▼

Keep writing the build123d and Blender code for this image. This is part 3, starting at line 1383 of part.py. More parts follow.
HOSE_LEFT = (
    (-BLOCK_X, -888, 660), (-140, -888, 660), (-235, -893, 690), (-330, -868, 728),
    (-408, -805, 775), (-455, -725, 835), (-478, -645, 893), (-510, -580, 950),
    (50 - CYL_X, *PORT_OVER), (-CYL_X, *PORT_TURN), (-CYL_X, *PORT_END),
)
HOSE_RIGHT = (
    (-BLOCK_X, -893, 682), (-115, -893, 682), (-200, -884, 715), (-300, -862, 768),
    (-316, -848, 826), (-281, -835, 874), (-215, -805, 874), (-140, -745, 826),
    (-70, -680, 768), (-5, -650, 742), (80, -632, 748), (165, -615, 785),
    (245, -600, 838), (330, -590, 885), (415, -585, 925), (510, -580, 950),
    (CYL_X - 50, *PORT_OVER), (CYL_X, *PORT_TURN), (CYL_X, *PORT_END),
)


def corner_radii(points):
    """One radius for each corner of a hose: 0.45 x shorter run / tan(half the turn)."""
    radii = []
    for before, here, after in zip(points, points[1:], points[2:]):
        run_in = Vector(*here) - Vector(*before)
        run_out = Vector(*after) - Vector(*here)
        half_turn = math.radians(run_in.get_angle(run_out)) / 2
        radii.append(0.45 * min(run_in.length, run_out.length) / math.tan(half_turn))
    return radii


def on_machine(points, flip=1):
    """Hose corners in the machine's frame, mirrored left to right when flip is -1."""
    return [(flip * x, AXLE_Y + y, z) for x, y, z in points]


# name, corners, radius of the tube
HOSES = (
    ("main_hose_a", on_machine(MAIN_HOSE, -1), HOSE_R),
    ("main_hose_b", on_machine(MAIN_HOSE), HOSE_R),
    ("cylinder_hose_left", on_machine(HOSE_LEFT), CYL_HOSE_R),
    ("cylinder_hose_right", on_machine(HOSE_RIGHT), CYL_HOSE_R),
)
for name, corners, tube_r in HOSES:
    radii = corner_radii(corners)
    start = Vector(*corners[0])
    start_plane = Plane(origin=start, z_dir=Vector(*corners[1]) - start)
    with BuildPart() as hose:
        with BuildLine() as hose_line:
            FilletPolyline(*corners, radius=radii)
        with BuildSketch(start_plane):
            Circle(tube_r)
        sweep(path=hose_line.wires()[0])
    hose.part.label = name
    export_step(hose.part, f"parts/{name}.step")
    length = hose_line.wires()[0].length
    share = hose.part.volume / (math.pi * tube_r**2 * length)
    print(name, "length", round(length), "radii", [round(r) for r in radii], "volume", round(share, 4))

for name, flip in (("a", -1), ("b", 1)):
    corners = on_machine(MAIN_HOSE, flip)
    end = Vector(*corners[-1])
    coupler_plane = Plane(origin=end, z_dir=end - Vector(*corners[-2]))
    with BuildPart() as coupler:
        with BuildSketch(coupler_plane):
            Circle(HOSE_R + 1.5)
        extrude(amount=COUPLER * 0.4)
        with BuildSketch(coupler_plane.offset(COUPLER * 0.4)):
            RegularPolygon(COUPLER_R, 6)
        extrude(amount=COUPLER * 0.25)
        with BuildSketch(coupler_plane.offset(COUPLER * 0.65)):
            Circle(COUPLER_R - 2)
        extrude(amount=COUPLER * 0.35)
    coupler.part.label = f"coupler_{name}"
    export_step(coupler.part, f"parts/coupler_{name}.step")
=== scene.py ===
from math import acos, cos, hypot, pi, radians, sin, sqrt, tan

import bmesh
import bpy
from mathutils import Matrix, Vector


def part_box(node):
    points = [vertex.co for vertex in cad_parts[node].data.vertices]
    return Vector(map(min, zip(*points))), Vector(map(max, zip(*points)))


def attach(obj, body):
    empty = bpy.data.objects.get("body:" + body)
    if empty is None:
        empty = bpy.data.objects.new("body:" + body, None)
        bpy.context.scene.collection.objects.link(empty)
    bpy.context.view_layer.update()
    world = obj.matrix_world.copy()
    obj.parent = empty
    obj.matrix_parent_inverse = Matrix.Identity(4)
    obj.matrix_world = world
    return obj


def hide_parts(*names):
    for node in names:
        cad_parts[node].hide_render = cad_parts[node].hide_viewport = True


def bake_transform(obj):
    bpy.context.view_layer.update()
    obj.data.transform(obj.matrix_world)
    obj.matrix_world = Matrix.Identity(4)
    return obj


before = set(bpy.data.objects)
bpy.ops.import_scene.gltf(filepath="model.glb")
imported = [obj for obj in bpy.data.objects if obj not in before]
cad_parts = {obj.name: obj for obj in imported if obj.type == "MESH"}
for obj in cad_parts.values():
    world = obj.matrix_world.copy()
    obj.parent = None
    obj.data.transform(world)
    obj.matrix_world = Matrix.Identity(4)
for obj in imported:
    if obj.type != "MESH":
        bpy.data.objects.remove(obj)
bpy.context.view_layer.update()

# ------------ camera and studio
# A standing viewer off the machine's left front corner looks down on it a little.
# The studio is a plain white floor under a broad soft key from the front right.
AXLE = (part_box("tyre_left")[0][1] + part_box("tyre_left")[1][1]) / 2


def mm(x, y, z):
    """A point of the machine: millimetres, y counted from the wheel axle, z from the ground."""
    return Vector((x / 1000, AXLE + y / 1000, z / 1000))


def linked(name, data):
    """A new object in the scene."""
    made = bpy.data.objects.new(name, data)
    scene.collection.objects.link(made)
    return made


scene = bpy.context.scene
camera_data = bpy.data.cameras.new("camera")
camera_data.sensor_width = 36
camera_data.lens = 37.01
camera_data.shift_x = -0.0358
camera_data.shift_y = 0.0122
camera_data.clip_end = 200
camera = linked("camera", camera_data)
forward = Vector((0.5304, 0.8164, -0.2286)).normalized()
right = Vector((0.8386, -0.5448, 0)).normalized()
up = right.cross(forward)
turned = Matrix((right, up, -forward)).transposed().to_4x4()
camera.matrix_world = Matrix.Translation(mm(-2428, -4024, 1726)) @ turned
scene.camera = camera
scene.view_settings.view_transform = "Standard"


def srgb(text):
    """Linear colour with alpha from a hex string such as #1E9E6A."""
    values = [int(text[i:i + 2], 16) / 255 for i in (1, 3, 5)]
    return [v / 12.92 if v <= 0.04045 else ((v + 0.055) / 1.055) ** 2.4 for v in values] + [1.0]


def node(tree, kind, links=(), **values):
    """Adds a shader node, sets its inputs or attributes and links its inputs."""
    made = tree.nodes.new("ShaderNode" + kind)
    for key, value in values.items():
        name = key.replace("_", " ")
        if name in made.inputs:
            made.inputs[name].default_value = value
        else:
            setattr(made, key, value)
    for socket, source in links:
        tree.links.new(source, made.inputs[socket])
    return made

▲

• **DIRECTIONS**: Set down, exactly and alone, the run of lines from the line that has "for name, flip" to the line that has "obj.parent = empty".

• **SOLUTION**:
for name, flip in (("a", -1), ("b", 1)):
    corners = on_machine(MAIN_HOSE, flip)
    end = Vector(*corners[-1])
    coupler_plane = Plane(origin=end, z_dir=end - Vector(*corners[-2]))
    with BuildPart() as coupler:
        with BuildSketch(coupler_plane):
            Circle(HOSE_R + 1.5)
        extrude(amount=COUPLER * 0.4)
        with BuildSketch(coupler_plane.offset(COUPLER * 0.4)):
            RegularPolygon(COUPLER_R, 6)
        extrude(amount=COUPLER * 0.25)
        with BuildSketch(coupler_plane.offset(COUPLER * 0.65)):
            Circle(COUPLER_R - 2)
        extrude(amount=COUPLER * 0.35)
    coupler.part.label = f"coupler_{name}"
    export_step(coupler.part, f"parts/coupler_{name}.step")
=== scene.py ===
from math import acos, cos, hypot, pi, radians, sin, sqrt, tan

import bmesh
import bpy
from mathutils import Matrix, Vector


def part_box(node):
    points = [vertex.co for vertex in cad_parts[node].data.vertices]
    return Vector(map(min, zip(*points))), Vector(map(max, zip(*points)))


def attach(obj, body):
    empty = bpy.data.objects.get("body:" + body)
    if empty is None:
        empty = bpy.data.objects.new("body:" + body, None)
        bpy.context.scene.collection.objects.link(empty)
    bpy.context.view_layer.update()
    world = obj.matrix_world.copy()
    obj.parent = empty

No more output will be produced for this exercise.